Andrew Culver, a contracting carpenter of Sibley, Iowa, and the son of Andrew M. and Anna (Kennedy) Culver, was born February 1, 1846, in Portage county, Iowa. His father was born in August, 1811, near Springfield, New York, and was married in Portage county, Ohio, to Anna Kennedy. Andrew M. Culver's father settled in the Western Reserve of Ohio early in the last century and in 1850 the family moved to Albany, Athens county, Ohio. While living here Andrew M. was mustered into the Ohio National Guard and later served in the Union army in the one-hundred-days' service. Andrew M. and his son Andrew were both in Company H, One Hundred and Forty-first Regiment Ohio Volunteer Infantry, and served for one hundred days. The Culver family lived in Athens county until March, 1865, and then moved to Wisconsin, where they lived six years. In the fall of 1870 they moved to southwestern Iowa and in the following spring came to Osceola county, where they homesteaded on section 24, township 29, range 42, about one and one-half miles south of Sibley. During the first summer the family lived in a board shanty, twelve by eighteen feet and seven feet high. In the fall of 1871 they built a house fourteen by twenty-four feet and fourteen feet high and also a sod stable with a roof. The first year Andrew broke up twenty-five acres of land. During the grasshopper years they suffered as did all the other settlers of this section of the state and were oftentimes practically on the verge of starvation. One summer the grasshoppers ate up twenty-five acres of fine corn, after it had a good start. Andrew M. Culver was elected county treasurer in the fall of the first year that they lived in the county and served for two years. He lived on his homestead until about 1879, and then sold out and bought eighty acres near Sibley, where he lived three years. He then moved to Sibley where he lived until his death, April 10, 1904. His wife died June 2, 1876. Andrew M. Culver and wife were the parents of a large family of children: One who died in youth; Alonzo, a soldier in the Thirty-sixth Regiment Ohio Volunteer Infantry, was killed at Lewisburg, West Virginia, in a battle on May 23, 1862; Mrs. Drusilla Bean, deceased; Mrs. Melissa Thomas, deceased; Andrew, whose life history is here presented to the reader.
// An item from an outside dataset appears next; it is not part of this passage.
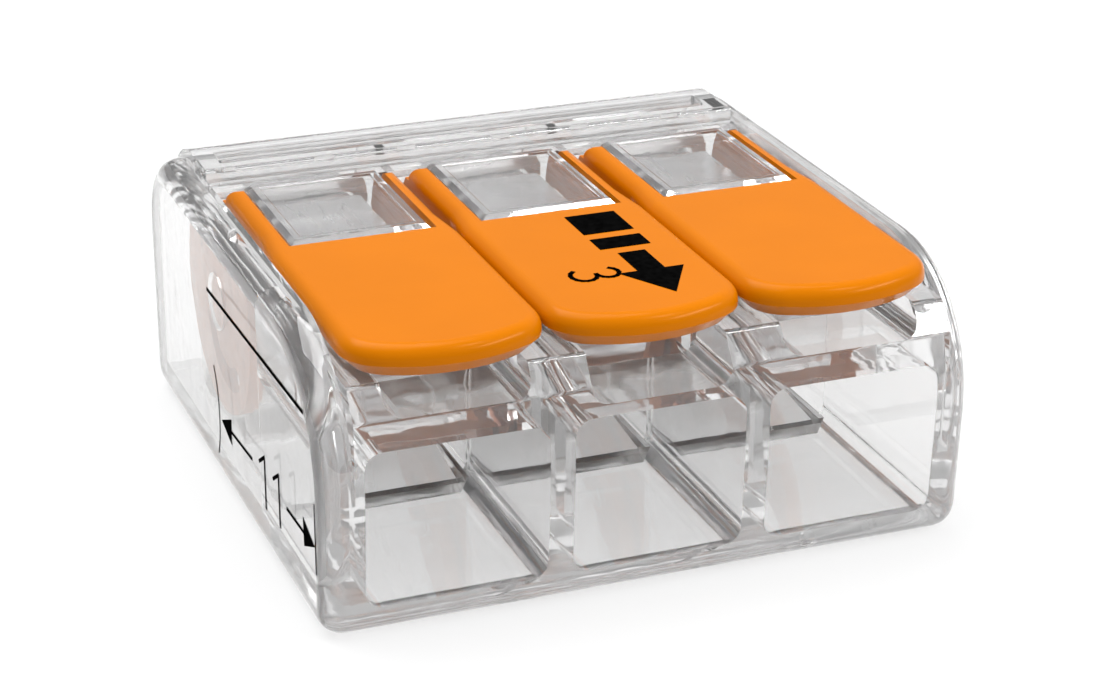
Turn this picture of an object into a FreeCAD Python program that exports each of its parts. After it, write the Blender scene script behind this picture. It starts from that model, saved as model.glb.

Andrew Culver received a limited common school education in the schools of Ohio and, as had been indicated, moved with his family from place to place until he finally reached Osceola county in the spring of 1871. Like his father, he received a soldier's claim and at once set to work to improve his land. He was married in the fall of 1871 and then started to housekeeping upon his homestead. Here they lived for ten years, starting in with a very small shanty in which they lived for a few months. In 1881 they sold their farm and moved to Sibley where they have since lived with the exception of one year when they resided in Morrison, Iowa. For twelve years Mr. Culver was employed in the Sibley Flouring Mills, but, the work proving too arduous, he engaged in carpentering and contracting. Since engaging in this business he has been very successful and now owns three valuable residences in Sibley as well as several lots.

Mr. Culver was married on November 29, 1871, to Fanny Marden, who was born in Oshkosh, Wisconsin, July 29, 1851. She is the daughter of Edward and Mary (Hayter) Marden, natives of England. Her parents came from England and settled in Wisconsin, where they were married, living all of their days in that state. The father died in 1869 and the mother in 1894.

Mr. Culver had met his wife while his parents were living in Wisconsin. They were sweethearts in that state before he left for Iowa. Accordingly as soon as he had established his claim in Iowa he returned to Wisconsin, where they were married. They are the parents of six children: Edgar, a druggist and chemist in a wholesale drug house in Sioux City, Iowa; Cleo, a trained nurse and the widow of H. N. Aplin, has three children, Mildred, Bruce and Warren: Airs. Lottie Mittinger, of Minneapolis;, Bruce, who is assisting his father in the carpenter work, and Arthur, who died at the age of four, in 1882. There are now four generations of the Culver family living in Osceola county, as follows: Mr. and Mrs. Andrew Culver; their daughter, Mrs. Leo Aplin; Mrs. Aplin's daughter, Mrs. Mildred Whitacre, and Mrs. Whitacre's daughter, Miss Elva Whitacre.

Mr. Culver is a Republican in politics, but has never had inclination for public office. Religiously, he and his family have been loyal members of the Methodist Episcopal church, while, fraternally, he is a member of the Modern Brotherhood of America and the Grand Army of the Republic. Mr. Culver is a man of optimistic nature and during his long residence in this county he has won a host of friends who admire him for his genial and unassuming nature.